Тему распада Советского Союза в докладе «Образ СССР в современном популярном сознании» представил Борис Гаспаров . По его мнению, идеал, ностальгически помещенный в прошлое, может быть терапией травмы, такое лечение намного эффективнее метода, нацеленного на думы о будущем. Вот только в случае ностальгии по СССР все сложнее. Отрицательные, пусть даже самые наглядные, материальные, стороны той жизни настолько очевидны, что вроде бы «условием “ностальгии по советскому” может быть только полная амнезия и отсутствие самосознания».
Но в массовой культуре сейчас создается стилизованный, заведомо позитивный образ СССР. При этом такая память конструируется через отождествление СССР с дореволюционной Россией — какой она представлялась в массовой советской культуре. Но тогда все выворачивается наизнанку: ложное совмещение «российского» и «советского» ведет к тому, что Октябрьская революция уже не исторический перелом, а что-то вроде нового Смутного времени. Вместо нее основополагающее значение получает Великая Отечественная, которая в такой схеме фиксирует слияние русского и советского патриотизма. Девяностые годы тоже теряют статус революции и оказываются очередной Смутой, после которой вновь возобновляется госстроительство русской идеи.
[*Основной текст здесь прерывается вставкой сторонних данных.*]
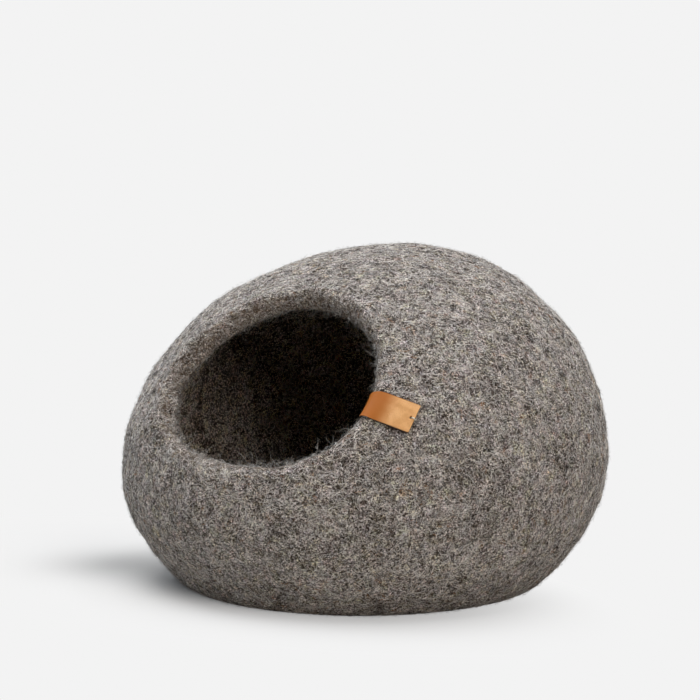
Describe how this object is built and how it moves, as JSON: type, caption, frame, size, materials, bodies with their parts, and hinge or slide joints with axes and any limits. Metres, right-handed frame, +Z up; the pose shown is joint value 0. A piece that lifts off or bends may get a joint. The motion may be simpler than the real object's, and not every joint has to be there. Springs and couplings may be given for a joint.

Кевин М. Ф. Платт рассматривал взаимосвязь личного опыта с общественным, в том числе с официальным. По его версии, индивидуальной культурной травмы не существует, ее сконструирует само общество. Например, о своей «неполноценности» индивидуум узнает, когда оказывается, что у него нет модного гаджета. Платт расширяет тему и считает, что субъекты становятся членами социума только через «укрощение» своих знаний, прежде всего личного отношения к истории в пользу общепринятого мнения. Но он занимался темой обучения истории в российских школах, где, похоже, работают не столько представления об истории самого школьника, сколько его семьи.
О жанрах, где может проявить себя травма, рассказал Сергей Ушакин . Его доклад был посвящен военным песням ветеранов Афганистана и Чечни. Официальной точки зрения на эти непопулярные кампании нет, частный опыт участников военных действий обществом не обобщен и не зафиксирован, оно этого не хочет. В результате ветераны оказались никем не поняты.
По Ушакину, из-за военных травм и фактического несуществования такого опыта истории ветеранов воспринимаются как разорванные и даже бессвязные. Но таким образом отчасти снимается напряженность самого опыта, что психологически понятно, и война воспринимается вне истории. Ветераны выстраивают собственные хронологии, системы отношений. Они изменяют, по крайней мере для себя, ту реальность, где получили травмы.
Но такая механика не всегда оправданна. Эти люди создали свои Афган и Чечню, они могут жить с такими представлениями, но сами эти истории уже не могут повториться. Если же попытаться превратить в новую реальность обстоятельства более обиходной травмы, то та же травматическая ситуация может вернуться.
Елена Петровская (на фото справа) — лауреат премии «Инновация» в номинации «Теория, критика, искусствознание»
Фото: Алексей Майшев
С оценкой реальности травмы есть и другие проблемы. Например, со временем может измениться даже ее базовая оценка. Скажем, нацизм, холокост и концлагеря сначала считались верхом холодной рациональности. Но позже стало понятно, что травма вызвана не тем, как может проявить себя рациональность, а тем, что рациональность была легко и незаметно уничтожена иррациональным. В итоге под сомнением оказались основы рационального европейского сознания. А это еще хуже — сбившийся рационализм починить возможно, но то, что его может подчинить иррациональность, устранить сложнее. Об этом рассуждает Михаил Ямпольский в своем докладе «Меморизация холокоста как памятник субъективности».
По его словам, отношение к холокосту принципиально изменилось после инвентаризации всех мест, связанных с уничтожением евреев. Для восстановления прошлого потребовалось семьдесят лет. Оказалось, всего было 42 500 мест, где было уничтожено от 15 до 20 млн человек. Этот факт изменил многое. Раньше имелись общеизвестные главные символы — Освенцим, Треблинка, Дахау. Так нацизм был символизирован в качестве вселенского зла. Но символизация оказалась упрощением и подменой: на самом-то деле все происходило иначе. Соотнестись с Освенцимом еще как-то возможно, но как соотнестись с огромным числом неизвестных и уже несуществующих мест, тем более с жертвами? Становится невозможным соотнести себя с реальностью, а тогда по факту здесь все время присутствует нечто, чего увидеть нельзя, но что в любой момент может уничтожить все. Становится невозможным соединить частное с общим. Смерть отдельного человека уже не соотносится с общим, связь субъекта с общим рушится. А это крушение рационализма и тяжелейший кризис субъективности, утверждавшейся именно в отношениях частного и общего.